• The exercise
Output only the lines running from the line bearing "front_sheet();" through the line bearing "# ---------- places", character for character.

• Provided material
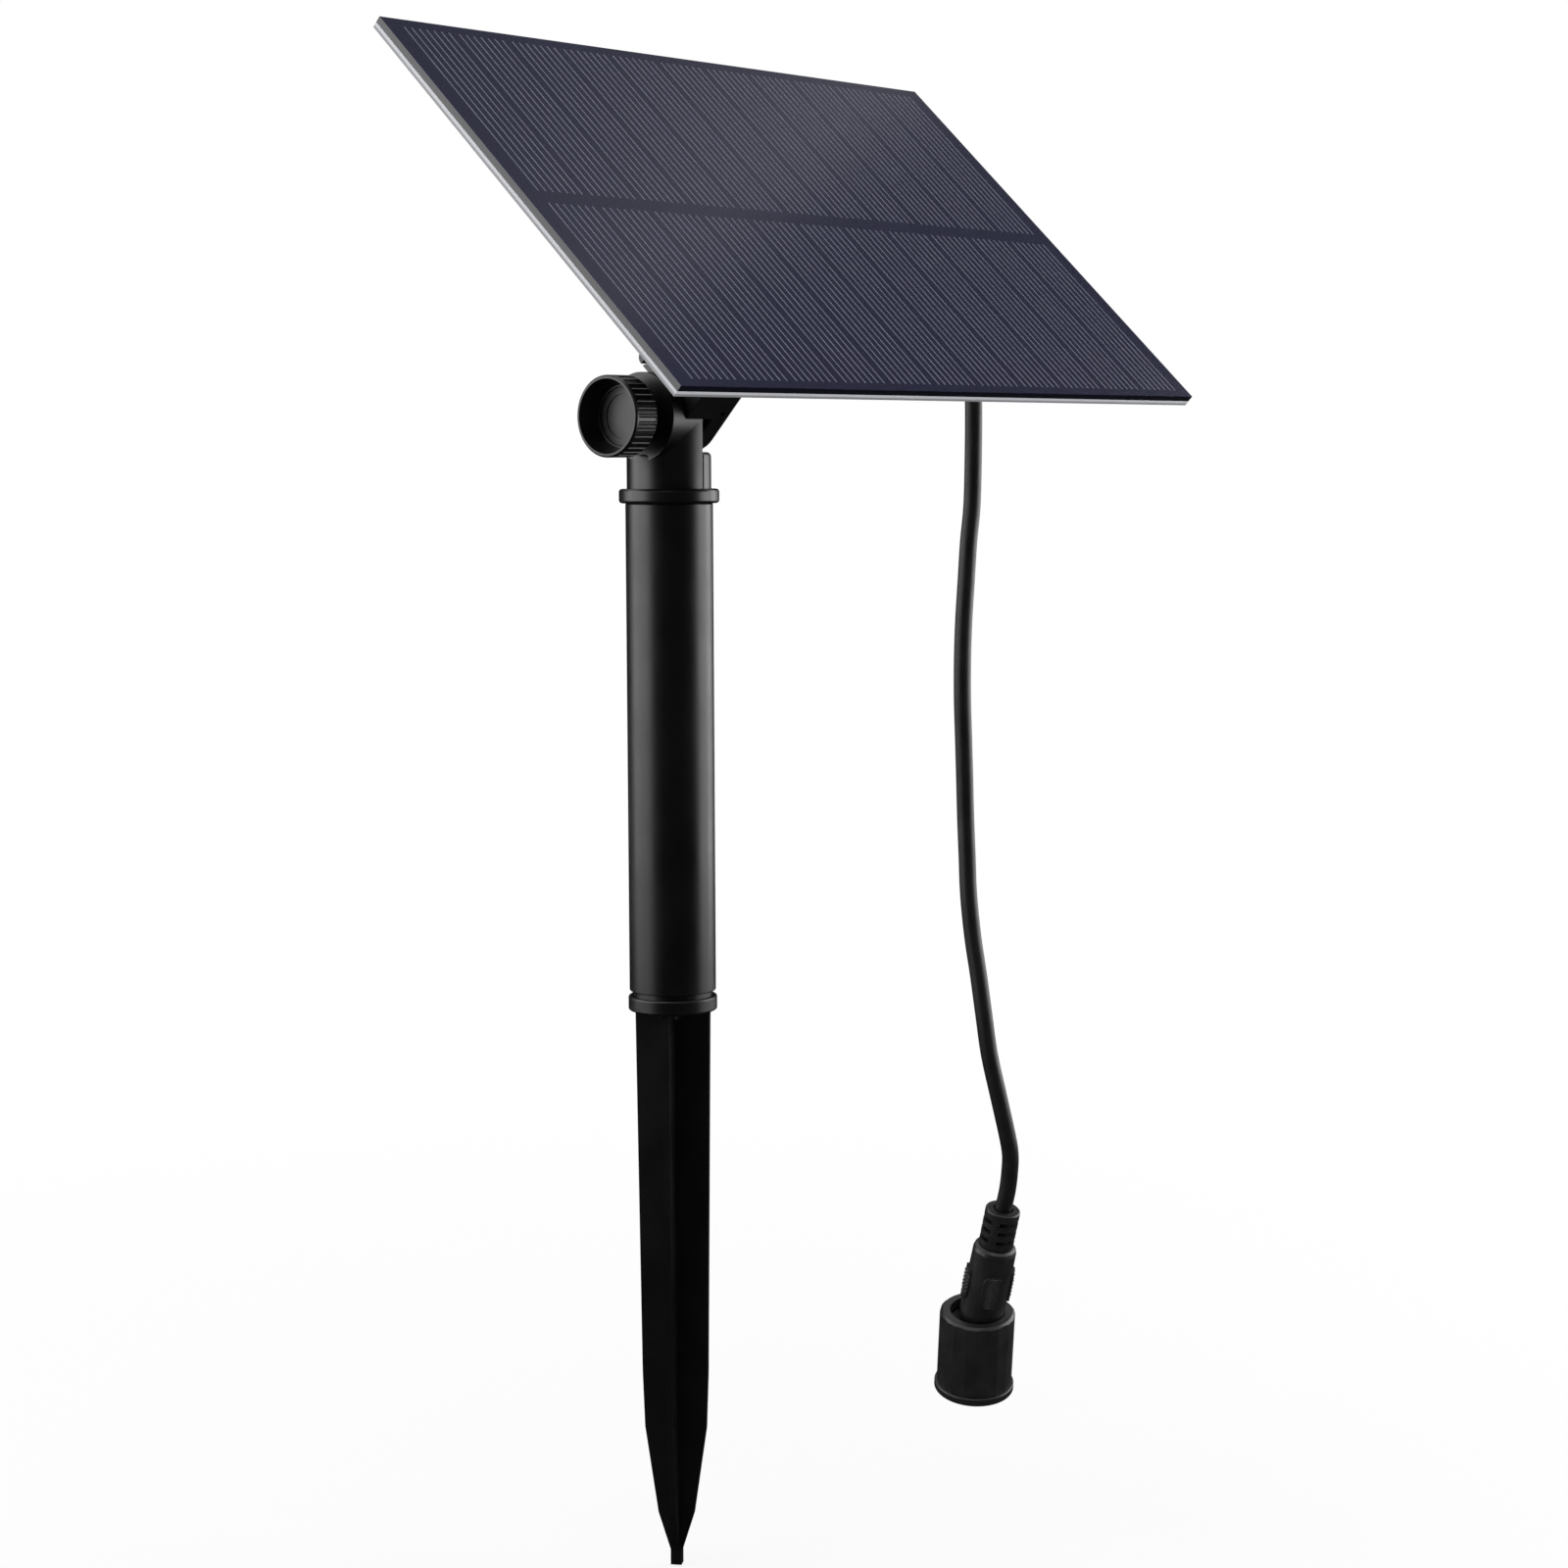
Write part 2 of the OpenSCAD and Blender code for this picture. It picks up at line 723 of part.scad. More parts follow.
module pole_tube() {
    color([0.12, 0.12, 0.13])
        difference() {
            translate([0, 0, tube_low]) rounded_band(pole_r, tube_top - tube_low, 0.3);
            translate([0, 0, tube_low - over]) cylinder(h = tube_top - tube_low + 2 * over, r = tube_in_r);
        }
}

// Half outline of the spike's blades, from the ground line to the point
function blade_half() = [
    [blade_span + blade_flare, 0], [blade_span, -2.5 * blade_flare],
    [blade_span * 0.89, -spike_l * blade_low],
    [blade_span * 0.835, -spike_l * blade_waist], [blade_span * 0.485, -spike_l * blade_neck],
    [tip_half, tip_l - spike_l]
];

module blade() {
    half = blade_half();
    mirrored = [for (i = [len(half) - 1 : -1 : 0]) [-half[i][0], half[i][1]]];
    rotate([90, 0, 0]) linear_extrude(blade_t, center = true) polygon(concat(half, mirrored));
}

module ground_spike() {
    color([0.12, 0.12, 0.13])
        difference() {
            union() {
                rounded_band(spike_collar_r, spike_collar_h, 0.5);
                translate([0, 0, spike_collar_h - eps]) cylinder(h = groove_h + eps, r = tube_in_r + 0.6);
                translate([0, 0, tube_low - eps]) cylinder(h = plug_l + eps, r = plug_r);
                rotate([0, 0, blade_turn]) {
                    for (i = [0, 90]) rotate([0, 0, i]) blade();
                    // thick root where the blades cross, drawn to a square point
                    rotate([0, 0, 45]) translate([-root_half, -root_half, -spike_l * blade_neck])
                        cube([2 * root_half, 2 * root_half, spike_l * blade_neck]);
                    translate([-tip_half, -tip_half, -spike_l]) cube([2 * tip_half, 2 * tip_half, 2 * tip_l]);
                    // webs that stiffen the blades under the collar
                    for (i = [0 : 90 : 270]) rotate([0, 0, i]) blade_root();
                }
            }
            translate([0, 0, tube_low + 4]) cylinder(h = plug_l, r = core_hole_r);
        }
}

// A small rounded web in each blade's top corner
module blade_root() {
    root = 2.4;
    translate([blade_t / 2 - eps, blade_t / 2 - eps, -root]) difference() {
        cube([root, root, root]);
        translate([root, root, -over]) cylinder(h = root + 2 * over, r = root);
    }
}

// ---------- lead ----------

function cable_points() = concat(
    [cable_start() - [cable_inside, 0, 0]],
    [for (p = cable_way) cable_start() + p],
    [cable_end() - mouth_d * lean_axis(plug_lean, plug_way)]
);

function tangent(p, i) =
    i == 0 ? unit(p[1] - p[0]) :
    i == len(p) - 1 ? lean_axis(plug_lean, plug_way) * -1 :
    unit(unit(p[i + 1] - p[i]) + unit(p[i] - p[i - 1]));

function ring(p, i) =
    let (t = tangent(p, i), u = unit(cross(t, [0, 1, 0])), v = cross(u, t))
    [for (k = [0 : cable_sides - 1])
        p[i] + cable_r * (cos(k * 360 / cable_sides) * u + sin(k * 360 / cable_sides) * v)];

module cable() {
    p = cable_points();
    n = len(p);
    s = cable_sides;
    points = [for (i = [0 : n - 1]) each ring(p, i)];
    walls = [for (i = [0 : n - 2], k = [0 : s - 1])
        each [
            [i * s + k, (i + 1) * s + k, (i + 1) * s + (k + 1) % s],
            [i * s + k, (i + 1) * s + (k + 1) % s, i * s + (k + 1) % s]
        ]];
    ends = [[for (k = [0 : s - 1]) k], [for (k = [s - 1 : -1 : 0]) (n - 1) * s + k]];
    color([0.12, 0.12, 0.13]) polyhedron(points, concat(walls, ends));
}

module connector_boot() {
    color([0.12, 0.12, 0.13])
        in_plug() difference() {
            translate([0, 0, -boot_l]) rounded_band(boot_r, boot_l, 0.6);
            translate([0, 0, -mouth_d]) cylinder(h = mouth_d + over, r = mouth_r);
            for (i = [0 : boot_slots - 1])
                translate([0, 0, -boot_l + 2.2 + i * slot_pitch]) difference() {
                    cylinder(h = slot_w, r = boot_r + over);
                    translate([0, 0, -over]) cylinder(h = slot_w + 2 * over, r = slot_core_r);
                    rotate([0, 0, 35]) translate([-spine_w / 2, -2 * boot_r, -over])
                        cube([spine_w, 4 * boot_r, slot_w + 2 * over]);
                }
        }
}

// Outline of the connector's body, as a turned profile that runs down the axis
module body_profile(extra) {
    polygon([
        [0, -boot_l], [shoulder_r - 1.1 + extra, -boot_l], [shoulder_r - 0.3 + extra, -boot_l - 0.5],
        [shoulder_r + extra, -boot_l - 1.5], [body_r + extra, -nut_top + 0.5],
        [body_r + extra, -nut_top], [0, -nut_top]
    ]);
}

module connector_body() {
    pad_mid = nut_top - pad_up - pad_l / 2;
    color([0.13, 0.13, 0.14])
        in_plug() difference() {
            union() {
                rotate_extrude() body_profile(0);
                // oval grip pads round the lower half
                intersection() {
                    rotate_extrude() body_profile(pad_out);
                    for (i = [0 : pad_count - 1])
                        rotate([0, 0, i * 360 / pad_count + 66]) translate([0, 0, -pad_mid])
                            rotate([0, 90, 0]) linear_extrude(2 * body_r) {
                                square([pad_l - pad_w, pad_w], center = true);
                                for (y = [-1, 1])
                                    translate([y * (pad_l - pad_w) / 2, 0]) circle(pad_w / 2);
                            }
                }
                translate([0, 0, -flange_top - eps]) cylinder(h = flange_top - nut_top + 2 * eps, r = body_r - 0.4);
                translate([0, 0, -flange_top - flange_t]) cylinder(h = flange_t, r = flange_r);
                translate([0, 0, -nose_end]) cylinder(h = nose_end - flange_top, r = nose_r);
            }
            translate([0, 0, -nose_end - over]) cylinder(h = core_l + over, r = core_r);
        }
}

module connector_core() {
    color([0.9, 0.89, 0.85])
        in_plug() translate([0, 0, -nose_end + 0.6]) difference() {
            cylinder(h = core_l - 0.6, r = core_r);
            translate([0, 0, -over]) cylinder(h = core_l - 1.6 + over, r = barrel_r);
        }
}

module contact_barrel() {
    color([0.82, 0.8, 0.74])
        in_plug() translate([0, 0, -nose_end - barrel_out]) difference() {
            cylinder(h = barrel_out + core_l - 1, r = barrel_r);
            translate([0, 0, -over]) cylinder(h = barrel_bore_l + over, r = barrel_bore_r);
        }
}

module seal_ring() {
    color([0.55, 0.2, 0.15])
        in_plug() translate([0, 0, -flange_top - flange_t - seal_wire_r])
            rotate_extrude() translate([nose_r + seal_wire_r, 0]) circle(seal_wire_r, $fn = 32);
}

// Corners of the nut: each wide flat is followed by a narrow one
function nut_corners() = [
    for (i = [0 : nut_flats - 1], s = [-1, 1])
        let (a = (i + s * wide_flat_share / 2) * 360 / nut_flats)
        nut_r * [cos(a), sin(a)]
];

module locking_nut() {
    color([0.13, 0.13, 0.14])
        in_nut() difference() {
            union() {
                intersection() {
                    translate([0, 0, -nut_l]) linear_extrude(nut_l) polygon(nut_corners());
                    translate([0, 0, -nut_l]) cylinder(h = nut_l - 0.7 + eps, r = nut_r + over);
                }
                intersection() {
                    translate([0, 0, -1]) linear_extrude(1) polygon(nut_corners());
                    translate([0, 0, -1]) cylinder(h = 1, r1 = nut_r + 0.3, r2 = nut_r - 0.7);
                }
                translate([0, 0, -nut_l]) rounded_band(nut_foot_r, nut_foot_h, 0.5);
            }
            translate([0, 0, -lip_t - eps]) cylinder(h = lip_t + over, r = lip_r);
            translate([0, 0, -nut_l - over]) cylinder(h = nut_l - lip_t + over, r = nut_bore_r);
        }
}

front_sheet();
solar_cells();
backing_board();
junction_box();
box_seal();
box_lid();
box_screws();
terminal_board();
blocking_diode();
gland_body();
gland_cap();
gland_locknut();
bracket();
bracket_screws();
clamp_bolt();
friction_washer();
clamp_knob();
knob_insert();
knob_cap();
stake_head();
pole_tube();
ground_spike();
cable();
connector_boot();
connector_body();
connector_core();
contact_barrel();
seal_ring();
locking_nut();
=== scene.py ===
"""Solar panel of a garden fountain pump on its clamp bracket, pole and spike, with its hanging lead."""

import json
from math import cos, pi, radians, sin

import bmesh
import bpy
from mathutils import Matrix, Vector


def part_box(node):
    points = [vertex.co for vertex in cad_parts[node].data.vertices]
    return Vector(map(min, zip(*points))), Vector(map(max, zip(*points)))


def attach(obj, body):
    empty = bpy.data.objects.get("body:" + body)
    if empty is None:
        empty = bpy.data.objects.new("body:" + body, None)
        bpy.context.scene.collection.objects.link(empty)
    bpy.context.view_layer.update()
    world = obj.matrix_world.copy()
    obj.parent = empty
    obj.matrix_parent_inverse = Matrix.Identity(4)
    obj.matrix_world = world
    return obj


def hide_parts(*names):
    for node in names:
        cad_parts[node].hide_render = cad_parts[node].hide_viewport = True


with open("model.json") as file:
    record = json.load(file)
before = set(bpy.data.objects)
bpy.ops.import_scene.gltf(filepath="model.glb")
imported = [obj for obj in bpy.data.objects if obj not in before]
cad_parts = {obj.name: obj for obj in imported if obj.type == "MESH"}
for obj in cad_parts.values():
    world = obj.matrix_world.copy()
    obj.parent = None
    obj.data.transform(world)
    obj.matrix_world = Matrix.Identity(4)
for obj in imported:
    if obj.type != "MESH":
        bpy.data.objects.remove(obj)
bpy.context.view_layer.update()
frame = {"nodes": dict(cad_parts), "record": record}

MM = 0.001

# ---------- places that the frame gives ----------

joints = {j["name"]: j for j in frame["record"]["behaviour"]["joints"]}
pivot = Vector(joints["panel_tilt"]["pos_m"])
gland_nose = Vector(joints["cable_hang"]["pos_m"])
ground_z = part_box("ground_spike")[0][2]

panel_tilt = radians(43)     # slope of the panel at rest
face_rise = 66 * MM          # from the tilt axis to the panel's face
panel_mid = -2.7 * MM        # panel's middle, up the slope from the tilt axis
panel_frame = Matrix.Translation(pivot) @ Matrix.Rotation(panel_tilt, 4, "X")
panel_normal = (panel_frame.to_3x3() @ Vector((0, 0, 1))).normalized()


def on_panel(across, up):
    """A point on the panel's face, in metres from the face's middle."""
    return panel_frame @ Vector((across, panel_mid + up, face_rise))


# ---------- camera ----------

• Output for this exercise
front_sheet();
solar_cells();
backing_board();
junction_box();
box_seal();
box_lid();
box_screws();
terminal_board();
blocking_diode();
gland_body();
gland_cap();
gland_locknut();
bracket();
bracket_screws();
clamp_bolt();
friction_washer();
clamp_knob();
knob_insert();
knob_cap();
stake_head();
pole_tube();
ground_spike();
cable();
connector_boot();
connector_body();
connector_core();
contact_barrel();
seal_ring();
locking_nut();
=== scene.py ===
"""Solar panel of a garden fountain pump on its clamp bracket, pole and spike, with its hanging lead."""

import json
from math import cos, pi, radians, sin

import bmesh
import bpy
from mathutils import Matrix, Vector


def part_box(node):
    points = [vertex.co for vertex in cad_parts[node].data.vertices]
    return Vector(map(min, zip(*points))), Vector(map(max, zip(*points)))


def attach(obj, body):
    empty = bpy.data.objects.get("body:" + body)
    if empty is None:
        empty = bpy.data.objects.new("body:" + body, None)
        bpy.context.scene.collection.objects.link(empty)
    bpy.context.view_layer.update()
    world = obj.matrix_world.copy()
    obj.parent = empty
    obj.matrix_parent_inverse = Matrix.Identity(4)
    obj.matrix_world = world
    return obj


def hide_parts(*names):
    for node in names:
        cad_parts[node].hide_render = cad_parts[node].hide_viewport = True


with open("model.json") as file:
    record = json.load(file)
before = set(bpy.data.objects)
bpy.ops.import_scene.gltf(filepath="model.glb")
imported = [obj for obj in bpy.data.objects if obj not in before]
cad_parts = {obj.name: obj for obj in imported if obj.type == "MESH"}
for obj in cad_parts.values():
    world = obj.matrix_world.copy()
    obj.parent = None
    obj.data.transform(world)
    obj.matrix_world = Matrix.Identity(4)
for obj in imported:
    if obj.type != "MESH":
        bpy.data.objects.remove(obj)
bpy.context.view_layer.update()
frame = {"nodes": dict(cad_parts), "record": record}

MM = 0.001

# ---------- places that the frame gives ----------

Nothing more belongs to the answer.